- **Exercise prompt**
Everything in the listing below from the line containing "return geometry;" through the line containing "obj.parent = empty" should be repeated exactly; leave out every other line.

Scripts that build objects
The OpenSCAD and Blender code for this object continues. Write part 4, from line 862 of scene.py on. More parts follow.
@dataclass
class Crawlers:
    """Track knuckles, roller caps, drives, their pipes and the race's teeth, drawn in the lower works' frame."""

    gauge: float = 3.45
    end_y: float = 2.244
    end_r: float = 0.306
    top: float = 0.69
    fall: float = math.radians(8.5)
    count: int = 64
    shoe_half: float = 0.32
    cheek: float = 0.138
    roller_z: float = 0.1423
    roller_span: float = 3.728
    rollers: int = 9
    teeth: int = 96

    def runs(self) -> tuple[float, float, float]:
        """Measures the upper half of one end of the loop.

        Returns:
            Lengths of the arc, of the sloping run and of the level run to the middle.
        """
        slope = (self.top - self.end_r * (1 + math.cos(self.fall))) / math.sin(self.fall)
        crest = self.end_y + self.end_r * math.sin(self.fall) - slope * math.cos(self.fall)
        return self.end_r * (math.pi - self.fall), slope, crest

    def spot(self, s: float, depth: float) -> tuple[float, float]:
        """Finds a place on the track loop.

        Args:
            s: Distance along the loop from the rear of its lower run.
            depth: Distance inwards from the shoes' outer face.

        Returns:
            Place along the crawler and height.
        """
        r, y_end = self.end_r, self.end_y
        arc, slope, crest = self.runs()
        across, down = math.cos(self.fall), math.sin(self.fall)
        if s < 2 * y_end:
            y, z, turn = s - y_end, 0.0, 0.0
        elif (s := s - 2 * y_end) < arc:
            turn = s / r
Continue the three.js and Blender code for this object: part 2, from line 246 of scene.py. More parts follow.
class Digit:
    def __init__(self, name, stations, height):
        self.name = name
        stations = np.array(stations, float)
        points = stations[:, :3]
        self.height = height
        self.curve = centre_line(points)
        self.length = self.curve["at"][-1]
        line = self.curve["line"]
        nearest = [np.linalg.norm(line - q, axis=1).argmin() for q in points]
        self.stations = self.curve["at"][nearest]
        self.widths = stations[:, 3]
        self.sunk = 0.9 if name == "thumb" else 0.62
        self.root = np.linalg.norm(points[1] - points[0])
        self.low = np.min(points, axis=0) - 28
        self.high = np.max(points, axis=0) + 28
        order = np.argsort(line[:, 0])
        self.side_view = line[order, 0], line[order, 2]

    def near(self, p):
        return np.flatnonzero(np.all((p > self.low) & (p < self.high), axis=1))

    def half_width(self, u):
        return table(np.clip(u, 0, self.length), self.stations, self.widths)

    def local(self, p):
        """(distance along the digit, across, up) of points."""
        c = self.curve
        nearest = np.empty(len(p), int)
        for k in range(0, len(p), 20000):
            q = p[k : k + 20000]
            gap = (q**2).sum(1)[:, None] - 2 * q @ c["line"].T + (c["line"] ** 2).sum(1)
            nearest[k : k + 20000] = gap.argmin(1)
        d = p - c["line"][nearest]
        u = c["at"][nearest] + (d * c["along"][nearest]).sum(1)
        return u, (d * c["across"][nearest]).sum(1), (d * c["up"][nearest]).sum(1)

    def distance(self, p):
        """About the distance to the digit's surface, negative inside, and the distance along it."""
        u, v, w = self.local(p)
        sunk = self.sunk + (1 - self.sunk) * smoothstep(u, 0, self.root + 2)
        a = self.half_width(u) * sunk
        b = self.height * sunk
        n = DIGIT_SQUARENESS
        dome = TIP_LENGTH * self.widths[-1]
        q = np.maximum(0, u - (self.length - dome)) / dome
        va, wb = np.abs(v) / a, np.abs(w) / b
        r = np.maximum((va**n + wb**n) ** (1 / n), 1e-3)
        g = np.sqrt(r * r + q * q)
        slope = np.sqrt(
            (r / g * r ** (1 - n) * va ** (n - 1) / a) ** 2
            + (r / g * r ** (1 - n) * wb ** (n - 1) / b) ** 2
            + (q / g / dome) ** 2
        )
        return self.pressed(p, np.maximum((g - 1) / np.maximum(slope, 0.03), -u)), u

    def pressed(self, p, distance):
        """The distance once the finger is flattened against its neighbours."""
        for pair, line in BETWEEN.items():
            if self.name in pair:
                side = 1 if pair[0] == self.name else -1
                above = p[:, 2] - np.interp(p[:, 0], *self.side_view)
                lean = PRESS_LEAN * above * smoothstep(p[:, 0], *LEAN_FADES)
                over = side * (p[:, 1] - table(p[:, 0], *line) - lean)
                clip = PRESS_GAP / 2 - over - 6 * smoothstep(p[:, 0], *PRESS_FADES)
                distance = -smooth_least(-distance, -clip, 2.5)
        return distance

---

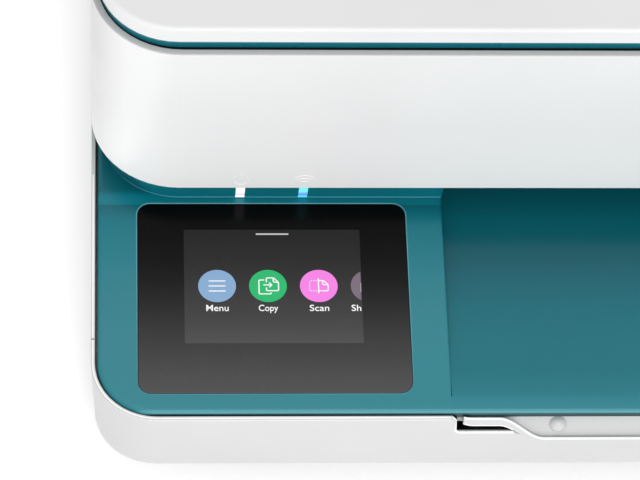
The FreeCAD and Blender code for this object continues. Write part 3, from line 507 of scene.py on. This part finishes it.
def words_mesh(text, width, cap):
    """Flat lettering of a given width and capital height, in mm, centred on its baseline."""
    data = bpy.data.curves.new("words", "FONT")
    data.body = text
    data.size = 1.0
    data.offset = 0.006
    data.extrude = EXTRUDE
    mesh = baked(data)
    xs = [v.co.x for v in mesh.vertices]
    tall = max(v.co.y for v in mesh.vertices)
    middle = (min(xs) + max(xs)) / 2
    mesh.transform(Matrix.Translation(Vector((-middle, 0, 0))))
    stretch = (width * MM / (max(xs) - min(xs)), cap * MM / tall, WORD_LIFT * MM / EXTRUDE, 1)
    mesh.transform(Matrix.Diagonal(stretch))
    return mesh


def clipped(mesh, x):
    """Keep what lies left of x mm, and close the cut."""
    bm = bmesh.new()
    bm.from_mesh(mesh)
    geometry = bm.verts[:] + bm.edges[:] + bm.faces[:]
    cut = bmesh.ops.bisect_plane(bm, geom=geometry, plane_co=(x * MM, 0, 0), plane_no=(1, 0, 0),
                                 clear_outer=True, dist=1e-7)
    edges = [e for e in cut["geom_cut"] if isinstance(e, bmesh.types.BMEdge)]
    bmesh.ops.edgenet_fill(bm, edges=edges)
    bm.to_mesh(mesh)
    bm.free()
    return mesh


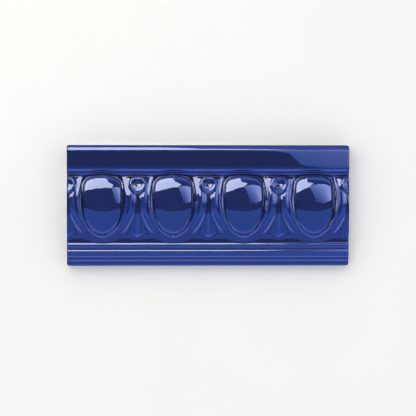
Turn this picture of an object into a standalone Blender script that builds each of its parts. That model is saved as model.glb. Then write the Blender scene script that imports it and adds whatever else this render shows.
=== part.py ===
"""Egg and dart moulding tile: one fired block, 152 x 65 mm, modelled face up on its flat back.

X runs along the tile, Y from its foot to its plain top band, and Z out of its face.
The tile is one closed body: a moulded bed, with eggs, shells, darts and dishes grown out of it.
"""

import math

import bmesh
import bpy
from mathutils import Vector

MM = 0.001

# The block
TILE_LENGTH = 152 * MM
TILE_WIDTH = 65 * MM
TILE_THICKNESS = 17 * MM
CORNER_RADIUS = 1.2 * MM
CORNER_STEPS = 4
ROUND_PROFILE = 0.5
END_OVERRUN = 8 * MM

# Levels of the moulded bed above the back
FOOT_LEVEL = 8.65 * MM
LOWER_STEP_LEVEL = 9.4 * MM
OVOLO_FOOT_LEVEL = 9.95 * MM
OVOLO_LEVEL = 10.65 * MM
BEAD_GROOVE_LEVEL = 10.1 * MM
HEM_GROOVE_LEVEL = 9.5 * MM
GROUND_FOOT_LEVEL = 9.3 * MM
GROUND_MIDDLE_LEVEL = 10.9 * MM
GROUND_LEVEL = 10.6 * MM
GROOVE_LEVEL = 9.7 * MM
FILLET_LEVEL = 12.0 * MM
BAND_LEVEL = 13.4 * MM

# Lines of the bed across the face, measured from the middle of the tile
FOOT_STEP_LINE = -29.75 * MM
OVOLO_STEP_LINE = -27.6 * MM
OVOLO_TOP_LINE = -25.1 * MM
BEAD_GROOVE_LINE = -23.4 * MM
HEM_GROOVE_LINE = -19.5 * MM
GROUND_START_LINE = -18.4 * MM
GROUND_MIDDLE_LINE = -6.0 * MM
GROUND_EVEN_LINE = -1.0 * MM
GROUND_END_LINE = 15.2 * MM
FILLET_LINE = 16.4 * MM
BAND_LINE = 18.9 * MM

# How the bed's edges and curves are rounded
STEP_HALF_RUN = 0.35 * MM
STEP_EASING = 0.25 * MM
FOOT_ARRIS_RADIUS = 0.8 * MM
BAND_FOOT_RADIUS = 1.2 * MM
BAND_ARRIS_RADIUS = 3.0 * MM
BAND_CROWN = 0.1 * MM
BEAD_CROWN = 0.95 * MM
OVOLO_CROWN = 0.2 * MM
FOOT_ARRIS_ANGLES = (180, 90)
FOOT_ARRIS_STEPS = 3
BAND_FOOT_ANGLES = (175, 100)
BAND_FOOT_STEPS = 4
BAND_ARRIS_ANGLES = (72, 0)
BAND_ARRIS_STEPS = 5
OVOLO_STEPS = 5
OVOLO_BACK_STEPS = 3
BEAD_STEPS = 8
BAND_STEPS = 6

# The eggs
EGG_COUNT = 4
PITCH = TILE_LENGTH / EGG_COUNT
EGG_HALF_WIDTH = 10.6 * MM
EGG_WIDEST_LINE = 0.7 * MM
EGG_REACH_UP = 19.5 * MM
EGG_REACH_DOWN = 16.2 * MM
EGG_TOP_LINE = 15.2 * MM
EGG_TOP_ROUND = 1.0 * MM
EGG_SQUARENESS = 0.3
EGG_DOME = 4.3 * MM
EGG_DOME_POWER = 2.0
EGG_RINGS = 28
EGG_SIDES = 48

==

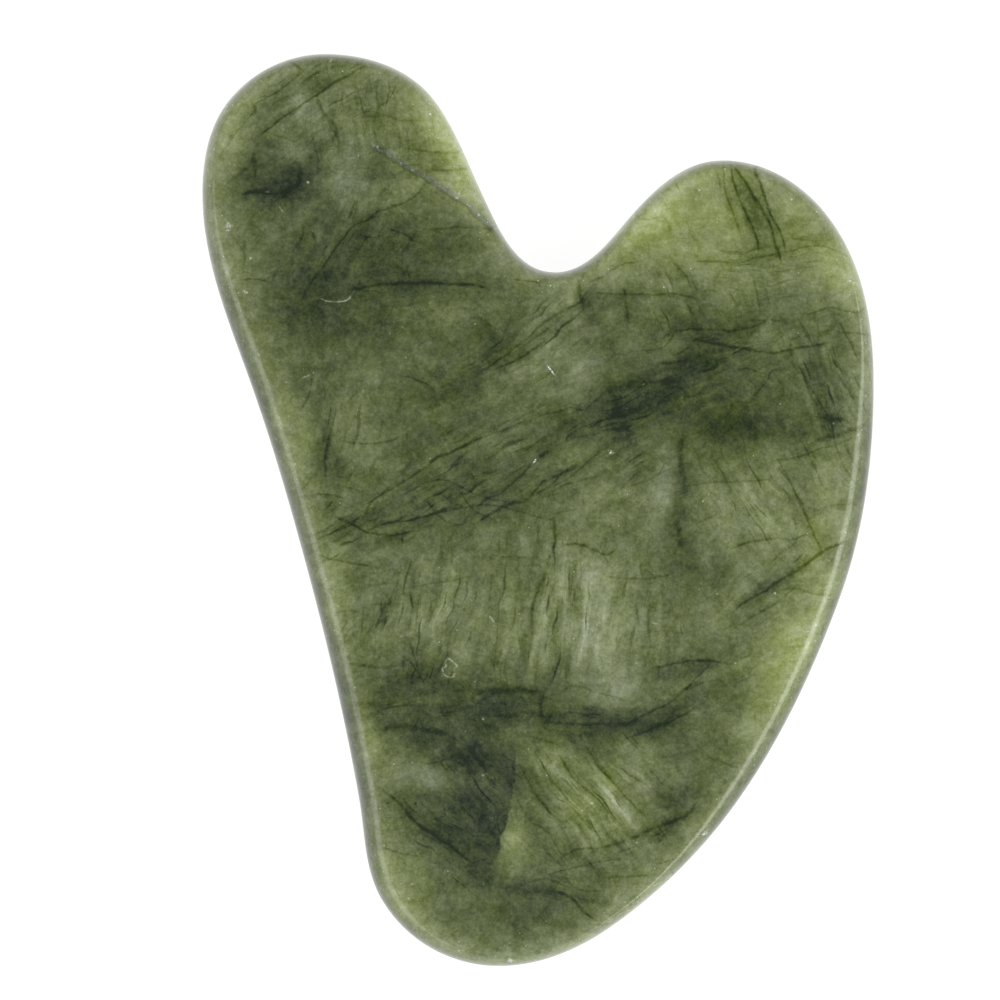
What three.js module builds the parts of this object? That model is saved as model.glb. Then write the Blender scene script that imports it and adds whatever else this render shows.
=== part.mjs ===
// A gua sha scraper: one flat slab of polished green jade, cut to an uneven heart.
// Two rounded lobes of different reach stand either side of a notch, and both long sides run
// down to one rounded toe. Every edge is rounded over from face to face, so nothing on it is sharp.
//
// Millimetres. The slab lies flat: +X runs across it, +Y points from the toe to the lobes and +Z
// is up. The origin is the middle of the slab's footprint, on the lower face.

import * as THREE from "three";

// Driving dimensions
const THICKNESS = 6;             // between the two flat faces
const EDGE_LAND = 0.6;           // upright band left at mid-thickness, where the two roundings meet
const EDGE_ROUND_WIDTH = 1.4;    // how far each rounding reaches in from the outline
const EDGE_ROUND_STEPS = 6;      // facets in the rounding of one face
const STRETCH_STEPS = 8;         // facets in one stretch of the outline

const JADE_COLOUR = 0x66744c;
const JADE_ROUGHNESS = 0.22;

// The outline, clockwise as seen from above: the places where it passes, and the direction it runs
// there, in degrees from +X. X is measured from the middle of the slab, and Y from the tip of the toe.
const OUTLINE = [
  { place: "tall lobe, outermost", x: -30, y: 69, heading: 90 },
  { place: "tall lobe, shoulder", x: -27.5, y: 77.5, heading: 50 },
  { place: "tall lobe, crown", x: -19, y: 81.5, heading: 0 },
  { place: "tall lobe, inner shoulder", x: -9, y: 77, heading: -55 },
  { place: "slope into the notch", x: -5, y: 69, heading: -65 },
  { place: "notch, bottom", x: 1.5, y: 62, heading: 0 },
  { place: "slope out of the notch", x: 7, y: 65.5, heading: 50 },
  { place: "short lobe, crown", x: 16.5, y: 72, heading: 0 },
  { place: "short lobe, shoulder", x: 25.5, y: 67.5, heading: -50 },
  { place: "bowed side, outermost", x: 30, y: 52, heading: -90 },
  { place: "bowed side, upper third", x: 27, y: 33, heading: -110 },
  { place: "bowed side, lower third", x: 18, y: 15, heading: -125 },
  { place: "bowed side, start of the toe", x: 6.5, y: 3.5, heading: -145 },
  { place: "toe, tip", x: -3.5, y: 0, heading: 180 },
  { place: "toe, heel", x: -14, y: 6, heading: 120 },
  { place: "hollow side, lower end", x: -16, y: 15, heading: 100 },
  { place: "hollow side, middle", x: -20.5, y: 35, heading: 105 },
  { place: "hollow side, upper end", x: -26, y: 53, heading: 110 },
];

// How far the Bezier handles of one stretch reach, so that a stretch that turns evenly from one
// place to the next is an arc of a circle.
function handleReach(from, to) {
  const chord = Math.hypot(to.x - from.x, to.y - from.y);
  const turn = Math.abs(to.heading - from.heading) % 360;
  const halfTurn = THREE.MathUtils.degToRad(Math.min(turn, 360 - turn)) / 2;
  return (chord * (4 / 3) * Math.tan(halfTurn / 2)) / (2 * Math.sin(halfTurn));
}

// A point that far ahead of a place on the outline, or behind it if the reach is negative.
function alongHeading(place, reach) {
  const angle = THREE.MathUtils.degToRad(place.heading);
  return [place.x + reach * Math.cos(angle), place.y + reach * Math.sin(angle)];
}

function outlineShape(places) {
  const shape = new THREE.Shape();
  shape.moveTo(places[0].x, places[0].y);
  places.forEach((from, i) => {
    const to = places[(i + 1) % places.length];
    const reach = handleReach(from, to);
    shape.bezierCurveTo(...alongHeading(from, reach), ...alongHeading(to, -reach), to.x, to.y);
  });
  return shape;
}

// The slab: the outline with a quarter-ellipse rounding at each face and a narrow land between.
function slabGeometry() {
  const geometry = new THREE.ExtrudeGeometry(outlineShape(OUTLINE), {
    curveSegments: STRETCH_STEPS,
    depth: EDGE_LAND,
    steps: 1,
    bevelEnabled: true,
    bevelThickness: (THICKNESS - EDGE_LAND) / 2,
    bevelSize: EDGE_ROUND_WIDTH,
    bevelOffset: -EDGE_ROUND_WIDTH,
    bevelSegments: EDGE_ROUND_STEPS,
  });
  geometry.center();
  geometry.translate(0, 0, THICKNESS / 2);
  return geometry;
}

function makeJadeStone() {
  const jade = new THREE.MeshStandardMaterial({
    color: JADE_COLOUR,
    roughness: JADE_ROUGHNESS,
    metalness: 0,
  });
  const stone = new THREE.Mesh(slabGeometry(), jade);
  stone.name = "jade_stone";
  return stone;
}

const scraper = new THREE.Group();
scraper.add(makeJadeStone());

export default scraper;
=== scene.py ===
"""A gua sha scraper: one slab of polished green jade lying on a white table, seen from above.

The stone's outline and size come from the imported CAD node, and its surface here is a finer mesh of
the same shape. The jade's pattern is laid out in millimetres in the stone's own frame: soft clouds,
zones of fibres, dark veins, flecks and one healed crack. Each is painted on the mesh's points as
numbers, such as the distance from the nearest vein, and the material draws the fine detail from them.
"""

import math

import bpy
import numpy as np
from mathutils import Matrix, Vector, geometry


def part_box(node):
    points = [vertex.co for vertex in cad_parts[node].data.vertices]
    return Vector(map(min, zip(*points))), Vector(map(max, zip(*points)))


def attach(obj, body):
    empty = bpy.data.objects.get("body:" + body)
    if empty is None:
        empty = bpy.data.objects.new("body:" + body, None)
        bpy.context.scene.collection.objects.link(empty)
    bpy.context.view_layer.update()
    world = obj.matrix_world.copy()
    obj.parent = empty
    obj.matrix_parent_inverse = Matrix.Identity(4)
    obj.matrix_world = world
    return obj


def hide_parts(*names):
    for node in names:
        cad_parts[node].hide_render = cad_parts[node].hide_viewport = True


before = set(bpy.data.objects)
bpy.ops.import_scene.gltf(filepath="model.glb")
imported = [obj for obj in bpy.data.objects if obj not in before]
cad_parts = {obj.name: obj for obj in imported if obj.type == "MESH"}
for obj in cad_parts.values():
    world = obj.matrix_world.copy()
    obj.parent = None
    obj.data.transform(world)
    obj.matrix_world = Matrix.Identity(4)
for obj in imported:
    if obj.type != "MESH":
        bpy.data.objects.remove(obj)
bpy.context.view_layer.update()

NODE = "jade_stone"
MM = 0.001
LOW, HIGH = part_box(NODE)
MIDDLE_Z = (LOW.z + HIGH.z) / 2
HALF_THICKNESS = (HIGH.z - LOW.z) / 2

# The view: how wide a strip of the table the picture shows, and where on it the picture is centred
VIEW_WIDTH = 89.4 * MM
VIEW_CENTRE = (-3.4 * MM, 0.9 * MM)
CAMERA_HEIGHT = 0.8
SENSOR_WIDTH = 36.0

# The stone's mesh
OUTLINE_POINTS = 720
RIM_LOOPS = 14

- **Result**
  return geometry;
}

function makeJadeStone() {
  const jade = new THREE.MeshStandardMaterial({
    color: JADE_COLOUR,
    roughness: JADE_ROUGHNESS,
    metalness: 0,
  });
  const stone = new THREE.Mesh(slabGeometry(), jade);
  stone.name = "jade_stone";
  return stone;
}

const scraper = new THREE.Group();
scraper.add(makeJadeStone());

export default scraper;
=== scene.py ===
"""A gua sha scraper: one slab of polished green jade lying on a white table, seen from above.

The stone's outline and size come from the imported CAD node, and its surface here is a finer mesh of
the same shape. The jade's pattern is laid out in millimetres in the stone's own frame: soft clouds,
zones of fibres, dark veins, flecks and one healed crack. Each is painted on the mesh's points as
numbers, such as the distance from the nearest vein, and the material draws the fine detail from them.
"""

import math

import bpy
import numpy as np
from mathutils import Matrix, Vector, geometry


def part_box(node):
    points = [vertex.co for vertex in cad_parts[node].data.vertices]
    return Vector(map(min, zip(*points))), Vector(map(max, zip(*points)))


def attach(obj, body):
    empty = bpy.data.objects.get("body:" + body)
    if empty is None:
        empty = bpy.data.objects.new("body:" + body, None)
        bpy.context.scene.collection.objects.link(empty)
    bpy.context.view_layer.update()
    world = obj.matrix_world.copy()
    obj.parent = empty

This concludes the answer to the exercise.